On April 9, Fields disclosed buying Taiwan Semiconductor Manufacturing (TSM) in the $1K-$15K range. On May 14, he added Apple (AAPL), also $1K-$15K. Smaller dollar amounts than the fall 2025 Alphabet buys, but the pattern holds: semiconductor supply chain, consumer tech, the companies that run the part of the economy people actually care about in 2026.
The Investing.com headline also mentions purchases of Microsoft and Quantinuum. Those don't appear in the 90-day window of the STOCK Act filings we're tracking here, so we're not going to run with the specific amounts. The filings we have are the filings we cite.
The Broader Scorecard
Blind Trust has scored 75 of Fields's disclosed trades against the S&P 500's 30-day return from each trade date. The record: 45 positive, 30 negative. Mean 30-day alpha of 1.8 percentage points across the full sample.
That's a coin flip with a modest tailwind, not a crystal ball.
The best single trade in the scored sample: an Broadcom (AVGO) purchase on August 13, 2025, in the $50K-$100K range, which posted 18.4 points of 30-day alpha. Second and third best were both Alphabet buys in October 2025, at 17.6 and 17.2 points respectively. The worst: two sales of Figma parent FIG on December 26, 2025, each posting negative 24.8 points of 30-day alpha. He sold FIG and FIG went up. That's the trade. An AMD purchase in February 2026, $50K-$100K, clocked negative 11.4 points.
Thirty of 75 scored trades landed in the red. The alpha record is a full sample, not a highlight reel, and the highlight reel has some ugly frames in it.
No committee-overlap trades appear in the scored set. The Oversight and Investigations subcommittee assignment is the one that would light up the conflict-of-interest signal if Fields were trading in the sectors his subcommittee actually watches. He isn't, per the filings we have.
The Financial Services Votes
Fields is an active yes vote on the Financial Services agenda this session. On May 20, he voted for the American Access to Banking Act, the Community Bank Deposit Access Act of 2025, and the Keeping Deposits Local Act, all of which passed. Those bills sit squarely in his committee's lane. He also voted yes on the Financial Exploitation Prevention Act of 2025, which passed on June 25.
His one notable no: the FISA reauthorization bill on June 11, which failed. That vote has nothing to do with his committee assignment or his portfolio. It's just a vote.

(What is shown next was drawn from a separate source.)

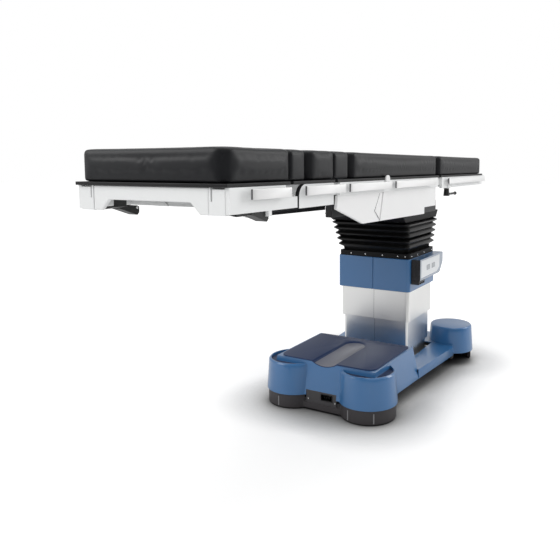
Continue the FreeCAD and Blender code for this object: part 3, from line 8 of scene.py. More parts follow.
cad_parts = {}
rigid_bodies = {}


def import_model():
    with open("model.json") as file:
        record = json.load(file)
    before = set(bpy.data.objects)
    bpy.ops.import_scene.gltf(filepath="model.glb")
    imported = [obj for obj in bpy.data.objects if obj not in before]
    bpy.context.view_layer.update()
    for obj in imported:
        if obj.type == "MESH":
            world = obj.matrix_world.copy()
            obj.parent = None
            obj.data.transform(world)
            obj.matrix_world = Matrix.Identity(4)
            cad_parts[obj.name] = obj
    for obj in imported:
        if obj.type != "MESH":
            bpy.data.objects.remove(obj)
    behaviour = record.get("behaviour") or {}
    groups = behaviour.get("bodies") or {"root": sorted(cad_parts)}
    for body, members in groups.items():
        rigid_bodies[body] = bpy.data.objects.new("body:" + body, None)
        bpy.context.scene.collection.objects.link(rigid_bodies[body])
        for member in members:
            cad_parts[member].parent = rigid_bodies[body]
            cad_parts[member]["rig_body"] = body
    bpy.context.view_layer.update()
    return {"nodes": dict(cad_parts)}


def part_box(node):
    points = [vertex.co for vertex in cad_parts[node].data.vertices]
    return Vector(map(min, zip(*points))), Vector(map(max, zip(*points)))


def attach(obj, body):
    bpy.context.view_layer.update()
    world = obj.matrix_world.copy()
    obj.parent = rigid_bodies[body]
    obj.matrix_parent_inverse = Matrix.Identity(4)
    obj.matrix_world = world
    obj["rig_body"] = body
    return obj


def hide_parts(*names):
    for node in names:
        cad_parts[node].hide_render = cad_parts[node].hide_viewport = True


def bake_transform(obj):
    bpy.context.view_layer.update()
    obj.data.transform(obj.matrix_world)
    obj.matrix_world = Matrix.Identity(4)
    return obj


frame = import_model()
nodes = frame["nodes"]
print("frame loaded:", len(nodes), "nodes")


# camera, as the photograph sees the table
cameraSpot = {"place": (-2.1511, -1.0835, 0.935), "yaw": 29.273, "down": 5.61, "roll": -0.05,
              "lens": 38.28, "sensor": 36.0, "shift": (-0.080, -0.098), "farClip": 60}


def addCamera(spot):
    yaw, down = math.radians(spot["yaw"]), math.radians(spot["down"])
    look = Vector((math.cos(yaw) * math.cos(down), math.sin(yaw) * math.cos(down), -math.sin(down)))
    data = bpy.data.cameras.new("tableCamera")
    data.lens, data.sensor_width = spot["lens"], spot["sensor"]
    data.shift_x, data.shift_y = spot["shift"]
    data.clip_end = spot["farClip"]
    camera = bpy.data.objects.new("tableCamera", data)
    turn = look.to_track_quat("-Z", "Y").to_matrix().to_4x4()
    roll = Matrix.Rotation(math.radians(spot["roll"]), 4, "Z")
    camera.matrix_world = Matrix.Translation(spot["place"]) @ turn @ roll
    bpy.context.scene.collection.objects.link(camera)
    bpy.context.scene.camera = camera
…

The banking bills are the interesting ones. Fields voted to expand banking access and protect local deposits while holding a portfolio tilted toward tech hardware and semiconductor names, not bank stocks. The Venn diagram between his committee votes and his disclosed holdings is two non-overlapping circles, which, depending on your prior, is either reassuring or just a different kind of interesting.
The Institutional Deadpan
Members of Congress are required to disclose trades within 45 days of executing them. They are not required to recuse from votes on matters that could theoretically benefit companies they hold. They are not required to place their portfolios in blind trusts. The STOCK Act requires the filing. It does not require anything inconvenient.

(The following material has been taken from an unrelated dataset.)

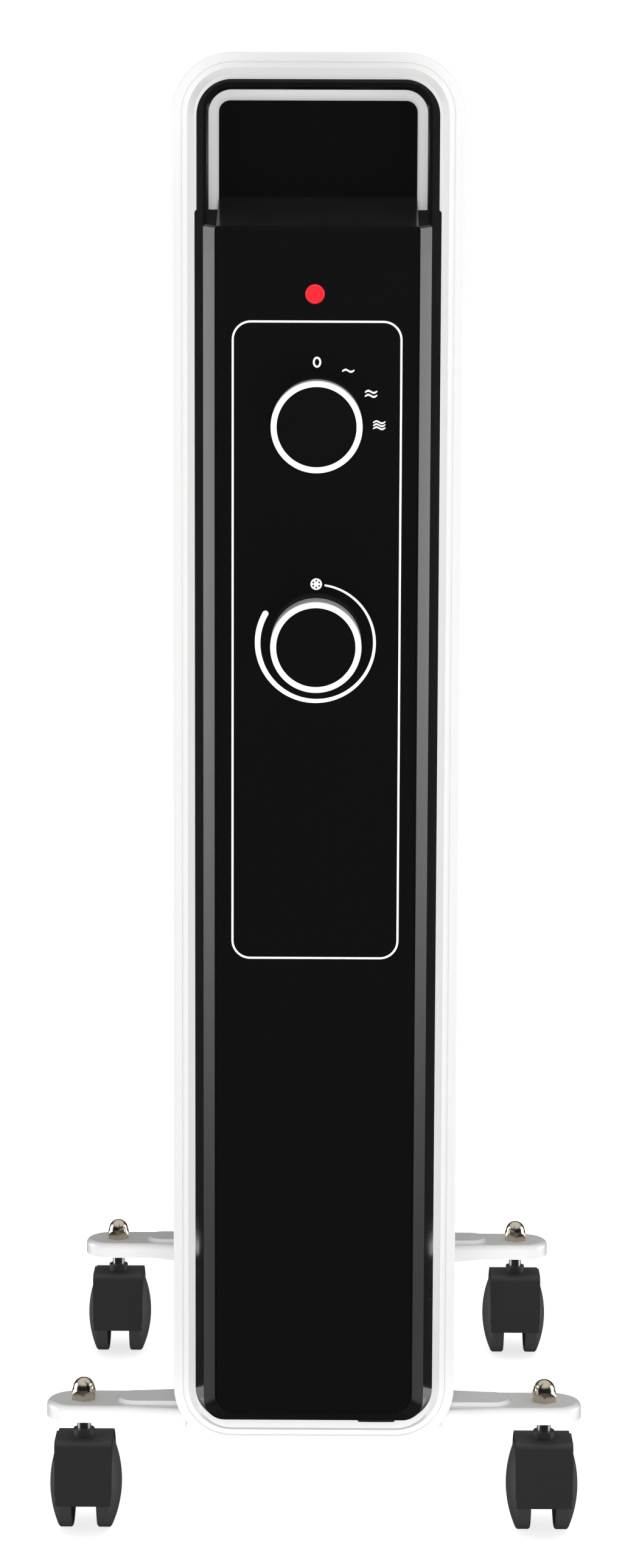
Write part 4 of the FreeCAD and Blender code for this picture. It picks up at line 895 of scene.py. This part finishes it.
def soft_light(name, place, target, size, power):
    """Area light that black mouldings do not mirror."""
    data = bpy.data.lights.new(name, "AREA")
    data.shape = "RECTANGLE"
    data.size = data.size_y = size
    data.energy = power
    lamp = bpy.data.objects.new(name, data)
    lamp.location = place
    lamp.rotation_euler = (Vector(target) - Vector(place)).to_track_quat("-Z", "Y").to_euler()
    lamp.visible_glossy = False
    bpy.context.scene.collection.objects.link(lamp)


def make_lights():
    soft_light("front_fill", (0.0, -1.9, 0.56), (0.0, 0.0, 0.33), 0.35, 15.4)
    soft_light("top_fill", (0.35, -0.5, 2.3), (0.0, 0.0, 0.3), 1.2, 8.0)


def make_camera(stage):
    """Camera low in front, a little to the right and tilted down."""
    pitch, yaw, roll = (math.radians(angle) for angle in CAMERA_TURN)
    forward = Vector((math.sin(yaw) * math.cos(pitch), math.cos(yaw) * math.cos(pitch), -math.sin(pitch)))
    level = Vector((math.cos(yaw), -math.sin(yaw), 0.0))
    upright = level.cross(forward)
    right = level * math.cos(roll) + upright * math.sin(roll)
    up = upright * math.cos(roll) - level * math.sin(roll)
    data = bpy.data.cameras.new("studio_camera")
    data.lens = stage.focal
    data.sensor_width = 36.0
    data.sensor_fit = "AUTO"
    data.clip_start, data.clip_end = 0.01, 50.0
    camera = bpy.data.objects.new("studio_camera", data)
    turn = Matrix((right, up, -forward)).transposed().to_4x4()
    camera.matrix_world = Matrix.Translation(CAMERA_PLACE) @ turn
    bpy.context.scene.collection.objects.link(camera)
    bpy.context.scene.camera = camera


# ---------------------------------------------------------------- panel and registration
STEPS = (
    ("finishes", RADIATOR_OT_finishes), ("fins", RADIATOR_OT_fins), ("cover", RADIATOR_OT_cover),
    ("knobs", RADIATOR_OT_knobs), ("casters", RADIATOR_OT_casters), ("inside", RADIATOR_OT_inside),
    ("outline", RADIATOR_OT_outline), ("power_marks", RADIATOR_OT_power_marks),
    ("scale", RADIATOR_OT_scale), ("stage", RADIATOR_OT_stage),
)


class RADIATOR_PT_panel(bpy.types.Panel):
    """Pieces and sizes of the radiator"""
    bl_idname = "RADIATOR_PT_panel"
    bl_label = "Oil Filled Radiator"
    bl_space_type = "VIEW_3D"
    bl_region_type = "UI"
    bl_category = "Radiator"

    def draw(self, context):
        layout = self.layout
        for settings in (context.scene.radiator_finish, context.scene.radiator_print,
                         context.scene.radiator_stage):
            box = layout.box()
            for name in settings.__annotations__:
                box.prop(settings, name)
        for _, operator in STEPS:
            layout.operator(operator.bl_idname)


SETTINGS = (("radiator_print", RadiatorPrintSettings), ("radiator_finish", RadiatorFinishSettings),
            ("radiator_stage", RadiatorStageSettings))


def register():
    for name, settings in SETTINGS:
        bpy.utils.register_class(settings)
        setattr(bpy.types.Scene, name, bpy.props.PointerProperty(type=settings))
    for _, operator in STEPS:
        bpy.utils.register_class(operator)
    bpy.utils.register_class(RADIATOR_PT_panel)


def unregister():
    bpy.utils.unregister_class(RADIATOR_PT_panel)
    for _, operator in reversed(STEPS):
        bpy.utils.unregister_class(operator)
    for name, settings in reversed(SETTINGS):
        delattr(bpy.types.Scene, name)
        bpy.utils.unregister_class(settings)


def main():
    register()
    for name, _ in STEPS:
        getattr(bpy.ops.radiator, name)()


if __name__ == "__main__":
    main()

Fields is not unusual in this regard. He is one of several hundred members who hold individual equities while casting floor votes. He's in the news today because his Alphabet buys are eye-catching enough to generate two financial media stories in 24 hours. The filings are public. The votes are public. The alpha record is what it is: 45 wins, 30 losses, 1.8 points of mean excess return across 75 scored trades.
The receipts are public. Make of them what you make of them.